Briar Pipe Finishes - Part 1 - Smooth - V01 - HERO

Briar Pipe Finishes, Part 1: Smooths


CW Hawes

Following its introduction as a pipe material in the middle 1800s, briar quickly became the dominant material for making pipes for the general pipe-smoking public.

Briar is durable, and with reasonable care, a briar pipe will serve generations of pipe smokers.

Another feature of briar is that, like any other wood, the grain can be exceedingly beautiful, which appeals to our senses and pleases us.

In this post, I’m looking at briar pipes with smooth finishes, which is, I think, the most common way to make a briar pipe.

In subsequent posts, we’ll look at sandblast and rusticated finishes where the pipe maker becomes, in essence, a wood carver.

The Grain’s the Thing

I think there are few things more beautiful than wood. The grain. With its pattern of light and dark lines that appeal to the eye. The inevitable variations provide an unending interest, as syncopation does to a piece of music.

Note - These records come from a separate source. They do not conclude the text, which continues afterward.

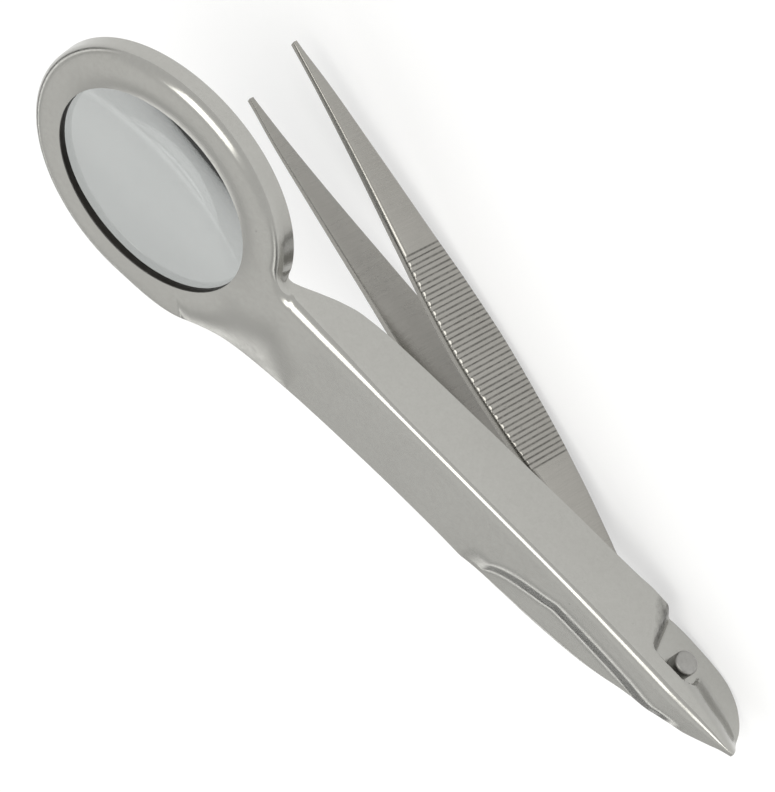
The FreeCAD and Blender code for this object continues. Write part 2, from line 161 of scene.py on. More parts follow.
# ---------------------------------------------------------------- small tools
def read(table, x):
    """Smooth reading of a table of (x, value) pairs that rise in x, with no overshoot."""
    if x <= table[0][0]:
        return table[0][1]
    if x >= table[-1][0]:
        return table[-1][1]
    i = next(k for k in range(len(table) - 1) if x <= table[k + 1][0])

    def run(k):
        return (table[k + 1][1] - table[k][1]) / (table[k + 1][0] - table[k][0])

    def slope(k):
        if k == 0 or k == len(table) - 1:
            return run(min(k, len(table) - 2))
        before, after = run(k - 1), run(k)
        if before * after <= 0:
            return 0.0
        return 2 * before * after / (before + after)

    x0, v0 = table[i]
    x1, v1 = table[i + 1]
    span = x1 - x0
    t = (x - x0) / span
    m0, m1 = slope(i) * span, slope(i + 1) * span
    return (
        (2 * t**3 - 3 * t**2 + 1) * v0 + (t**3 - 2 * t**2 + t) * m0
        + (-2 * t**3 + 3 * t**2) * v1 + (t**3 - t**2) * m1
    )


def ease(t):
    """A smooth step from 0 to 1."""
    t = min(1.0, max(0.0, t))
    return t * t * (3 - 2 * t)


def steps(first, last, count):
    """Evenly spaced values with both ends."""
    return [first + (last - first) * i / count for i in range(count + 1)]


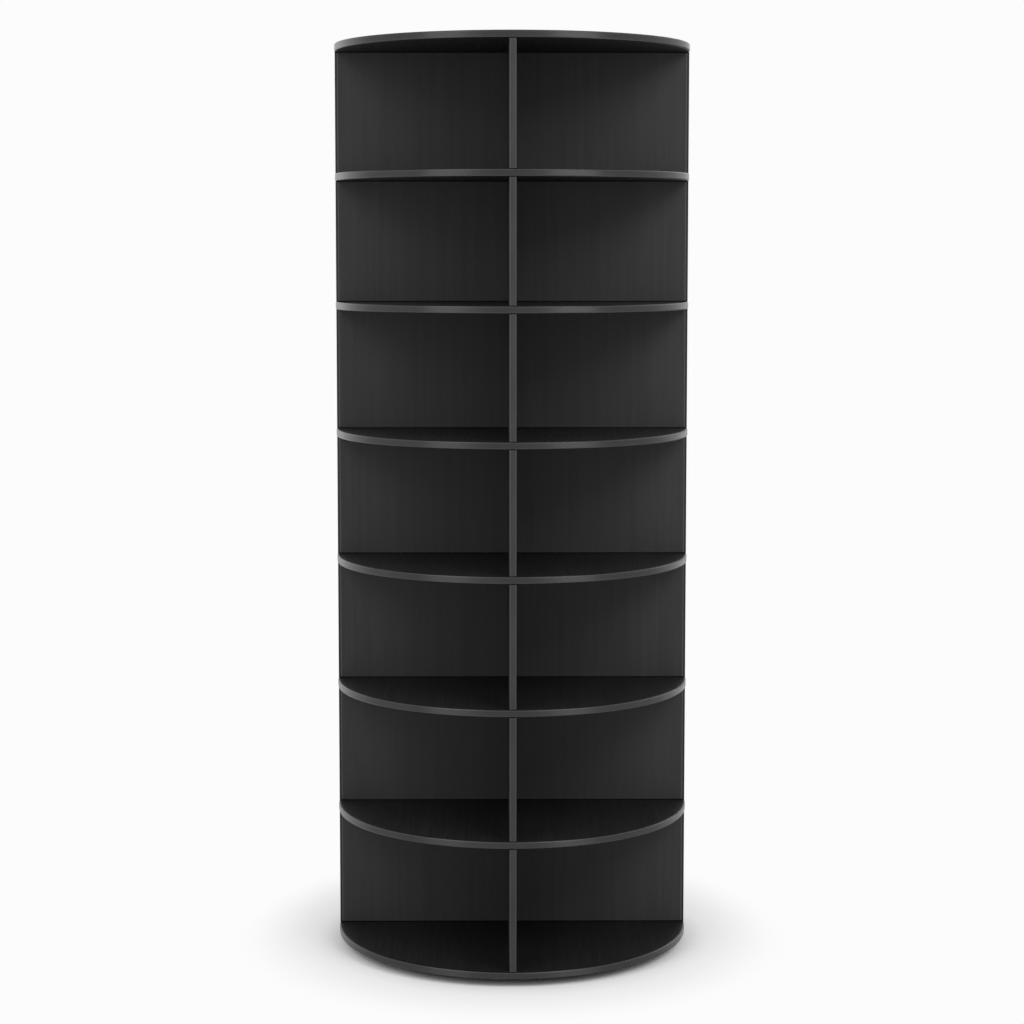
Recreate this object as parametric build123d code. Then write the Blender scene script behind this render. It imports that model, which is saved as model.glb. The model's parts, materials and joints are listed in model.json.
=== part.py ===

A good piece of briar is good because of its grain. We’ve even developed an entire vocabulary to describe the grain patterns on a briar pipe. Flame, straight, bird’s eye, and cross-grain are just a few. And everyone has their favorite.

The fact that a pipe with beautiful, eye-catching grain is often priced higher than its sandblasted counterpart attests to our love of exquisite and unusual grain patterns.

My GBD Conquest Century, pictured below, is a beautiful pipe and a marvelous smoker.